When the overlap comes from a sequential draw, the Permutation Combination Calculator supplies the ordered and unordered counts needed to write cell a as a fraction of the total sample space.
Frequently Asked Questions
Q: What is joint probability?
A: Joint probability is the chance that two events A and B both happen at the same time, written P(A and B). In a 2x2 contingency table it is cell a divided by the grand total, and in a Venn diagram it is the size of the overlap between the two circles.
Q: How do you calculate joint probability from a 2x2 contingency table?
A: Put the count of trials where both A and B occurred in cell a, the A-only count in cell b, the B-only count in cell c, and the neither count in cell d. The joint probability is cell a divided by a + b + c + d, the marginals are the row and column totals divided by the grand total, and the conditionals are cell a divided by the relevant row or column total.
Q: What is the formula for joint probability of two events?
A: From a frequency table, P(A and B) equals cell a divided by the grand total. From raw probabilities, P(A and B) equals P(A) multiplied by P(B) for independent events and P(A) multiplied by P(B|A) for dependent events. The inclusion-exclusion rule then gives the union as P(A) + P(B) - P(A and B).
Q: What is the difference between joint probability and marginal probability?
A: Joint probability P(A and B) is the chance that both events happen at the same time. Marginal probability P(A) is the chance that A happens regardless of B, so it is the row total divided by the grand total. Marginals describe one event at a time, while the joint describes both events together.
Q: How do you find joint probability for independent events?
A: For independent events, P(B|A) equals P(B), so the joint probability reduces to P(A) multiplied by P(B).
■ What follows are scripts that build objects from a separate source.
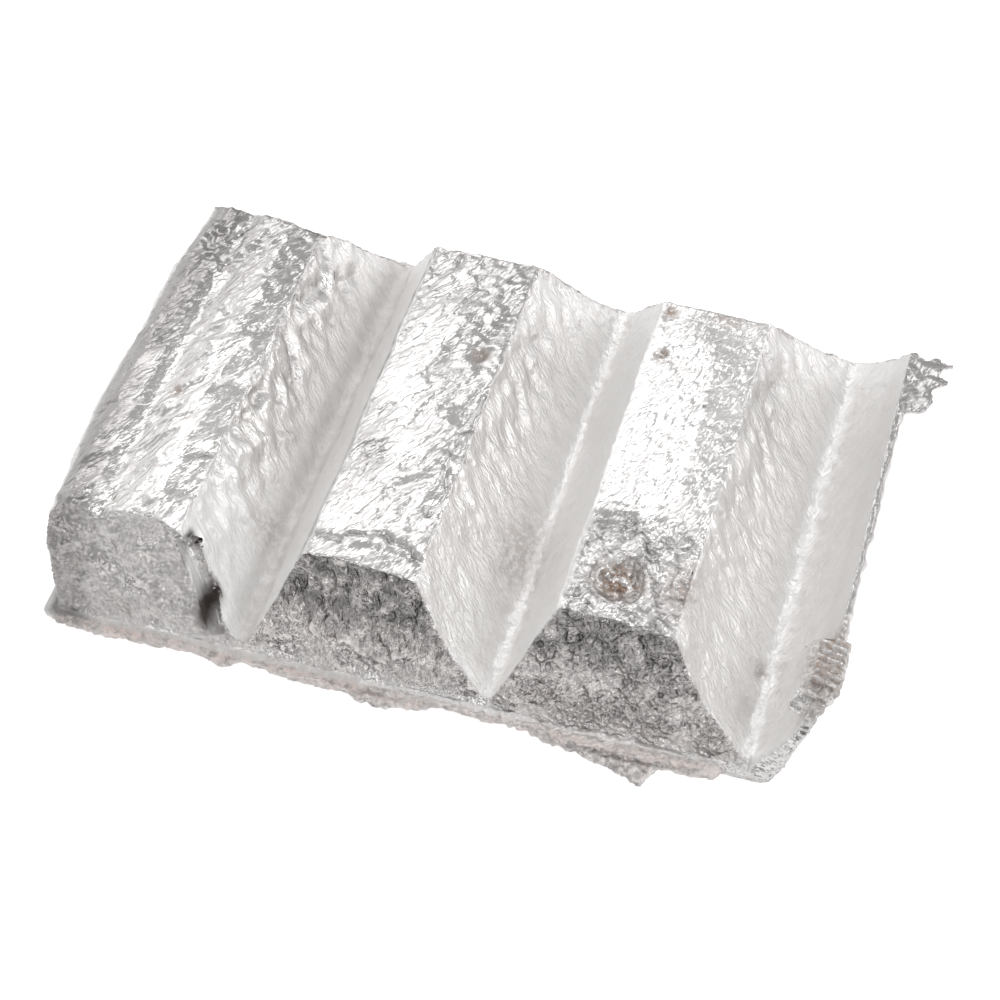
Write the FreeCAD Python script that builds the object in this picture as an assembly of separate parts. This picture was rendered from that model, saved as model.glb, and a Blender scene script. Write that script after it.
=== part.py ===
# Waffle-plate ingot of aluminium master alloy, cast in an open mould and turned out.
#
# One casting, one solid: three heavy bars lie side by side on a thin web, with a
# break groove after each of them. The metal ran on past the third groove and up the
# next wall of the mould, where it froze as a thin skirt with a torn rim.
#
# Millimetres, +Z up. While it is drawn, x = 0 is the middle groove, y = 0 is the
# front end of the bars at the web's level, and z = 0 is the face it lies on. The
# finished solid is then moved so that its origin is the middle of its underside.
import FreeCAD, Part
import math
import os

Vector = FreeCAD.Vector

# ---------------------------------------------------------------- driving sizes
PITCH = 90.0              # from one break groove to the next
WEB = 8.0                 # thickness of the web under the grooves
RISE = 33.0               # from the web's level up to the tops of the bars
LENGTH = 180.5            # the bars' length at the web's level, at the middle groove
FRONT_RUN = 19.0          # how far the front ends lean back over that rise
BACK_RUN = 19.0           # how far the back ends lean forward over that rise
BACK_SKEW = 1.9           # degrees that the back ends stand out of square
LEFT_FLANK = 18.5         # run of the steep, straight flank on each bar's left
RIGHT_FLANK = 27.0        # run of the hollow flank on each bar's right
FLANK_HOLLOW = 3.2        # how deep that flank is hollowed out
CROWN_DIP = 2.6           # how far a bar's top falls from its left to its right
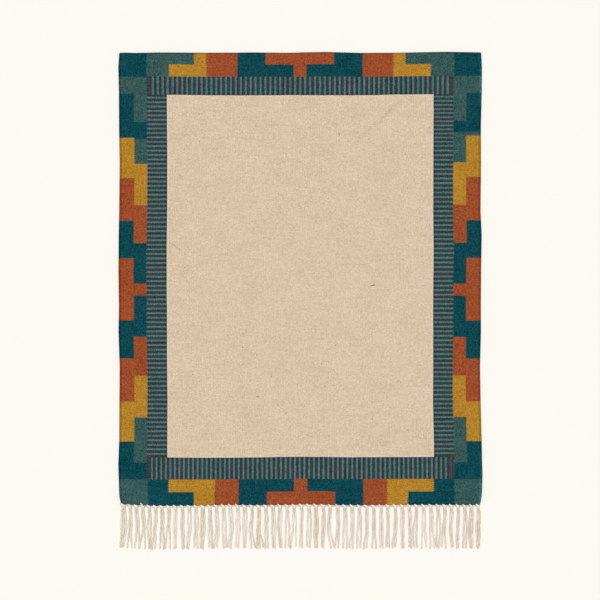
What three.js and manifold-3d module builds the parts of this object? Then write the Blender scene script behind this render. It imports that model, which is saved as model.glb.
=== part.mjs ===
// A flat-woven zanafi rug lying flat, in millimetres, with +Z up.
// The woven ground is one cloth with raised warp ribs and two thick selvedges.
// The fringe is one row of knotted warp ends along a short end.
// The origin is the middle of the cloth's underside, and +Y points away from the fringe.
import * as THREE from "three";
import { mergeVertices } from "three/addons/utils/BufferGeometryUtils.js";
import Module from "manifold-3d";

// Driving dimensions of the woven ground
const CLOTH_WIDTH = 1200;
const CLOTH_LENGTH = 1500;
const CLOTH_THICKNESS = 6;
const RIB_PITCH = 8;
const RIB_COUNT = 146;
const RIB_RELIEF = 0.8;
const RIB_LENGTHWISE_SPANS = 4;
const SELVEDGE_CREST_HEIGHT = 6.4;
const SELVEDGE_CREST_INSET = 5;
const SELVEDGE_EDGE_HEIGHT = 3;
const SELVEDGE_FOOT_INSET = 1.5;

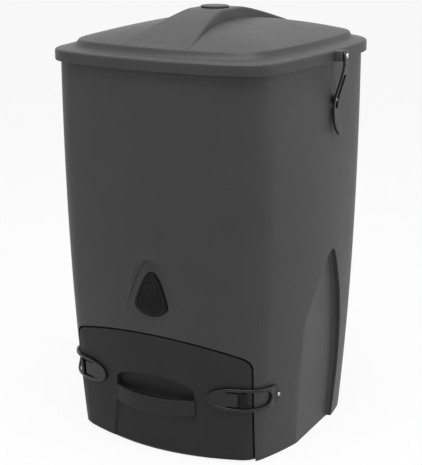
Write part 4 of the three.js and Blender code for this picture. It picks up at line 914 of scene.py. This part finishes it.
def spine(drop):
    """The raised spine across the lid, highest and narrowest in the middle."""
    reach, rings = SPINE_REACH - drop, []
    for y in run(SPINE_STEPS, -reach, reach):
        along = max(0.0, (abs(y) - SPINE_FLAT) / (SPINE_REACH - SPINE_FLAT))
        half = mix(SPINE_TOP_HALF, SPINE_FOOT_HALF, along ** SPINE_WIDTH_POWER) - drop
        top = PLATEAU + SPINE_RISE * (1 - along ** SPINE_HEIGHT_POWER) - drop
        foot = RIM_TOP - drop
        low = Vector((half + SPINE_RUN * SPINE_EDGE / (top - foot), top - SPINE_EDGE))
        right = [Vector((half + SPINE_RUN, foot))]
        right += bend(low, Vector((half, top)), Vector((half - SPINE_EDGE, top)), 6)
        rings.append([Vector((p.x, y, p.y)) for p in right + [Vector((-p.x, p.y)) for p in reversed(right)]])
    return ring_solid(rings)


def lid_shell():
    body = lid_form(0)
    top, y, half = RIM_TOP - BOSS_DROP, STRAP_Y, STRAP_BOSS_HALF
    eye_x, leaf_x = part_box("lid_strap_eye")[0].x - FIT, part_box("hinge_lid_leaf")[1].x + FIT
    foot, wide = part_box("lid_outer_shell")[0].z + HINGE_LEAF, HINGE_PAD_HALF
    for low, high in (((RIM_FRONT, y - half, RIM_Z + FIT), (eye_x, y + half, top)),
                      ((leaf_x, -wide, foot), (-RIM_FRONT, wide, top))):
        join(body, round_edges(block(low, high), BOSS_EDGE))
    cut(body, lid_form(LID_WALL), rod(SLEEVE, 0.3, (0, 0, RIM_Z - FAR), (0, 0, 1), 48))
    return smooth(body, 34)


def exhaust_cap():
    """A low disc with a ring groove in its top and a hollow stem below."""
    face = SLEEVE - STEM_GAP - 2 * FIT
    profile = [(0, 0), (face - STEM_WALL, 0), (face - STEM_WALL, -STEM_LENGTH), (face, -STEM_LENGTH)]
    profile += [(face, 0), (CAP_RADIUS - CAP_FOOT, 0), (CAP_RADIUS, CAP_FOOT)]
    profile += [(CAP_RADIUS - inward, CAP_RISE - down) for inward, down in quarter(CAP_EDGE, 4)]
    half, flat, depth = CAP_GROOVE
    profile += [(SLEEVE + half, CAP_RISE), (SLEEVE + flat, CAP_RISE - depth)]
    profile += [(SLEEVE - flat, CAP_RISE - depth), (SLEEVE - half, CAP_RISE)]
    seat = (0, 0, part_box("exhaust_vent_cap")[1].z - CAP_RISE)
    return smooth(turned(profile + [(0, CAP_RISE)], 72, seat, (0, 0, 1)), 50)


# Strap

STRAP_LOW_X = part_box("lid_strap_keeper")[0].x - FIT + STRAP_STANDOFF
STRAP_EYE_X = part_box("lid_strap_eye")[0].x


def strap_x(z):
    """How far out the strap's inner face lies."""
    share = ease((z - STRAP_SLOT_FOOT) / (STRAP_NECK_Z - STRAP_SLOT_FOOT))
    below = max(0.0, (STRAP_SLOT_FOOT - z) / (STRAP_SLOT_FOOT - STRAP_END))
    return mix(STRAP_LOW_X, STRAP_EYE_X, share) + STRAP_FLARE * below * below


def strap_place(z, across, out):
    slope = (strap_x(z + FIT) - strap_x(z - FIT)) / (2 * FIT)
    outward = Vector((1, 0, -slope)).normalized()
    return Vector((strap_x(z), STRAP_Y + across, z)) + outward * out


def strap_half(z):
    neck = clamp((STRAP_NECK_Z - z) / (STRAP_NECK_Z - STRAP_SLOT_TOP))
    nose = max(0.0, 1 - (z - STRAP_END) / STRAP_NOSE)
    return mix(STRAP_NECK_HALF, STRAP_HALF, neck) * sqrt(max(0, 1 - nose * nose))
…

In a contingency table this means cell a equals (row total) times (column total) divided by the grand total. If P(B|A) does not equal P(B), the events are dependent and the joint probability comes from cell a divided by the grand total.
Q: How do you convert joint probability from cell counts to percentages?
A: Divide cell a by the grand total to get the joint probability as a decimal between 0 and 1, then multiply by 100 to express it as a percentage. The same conversion applies to the marginals, the union, the complement, and the conditional probabilities.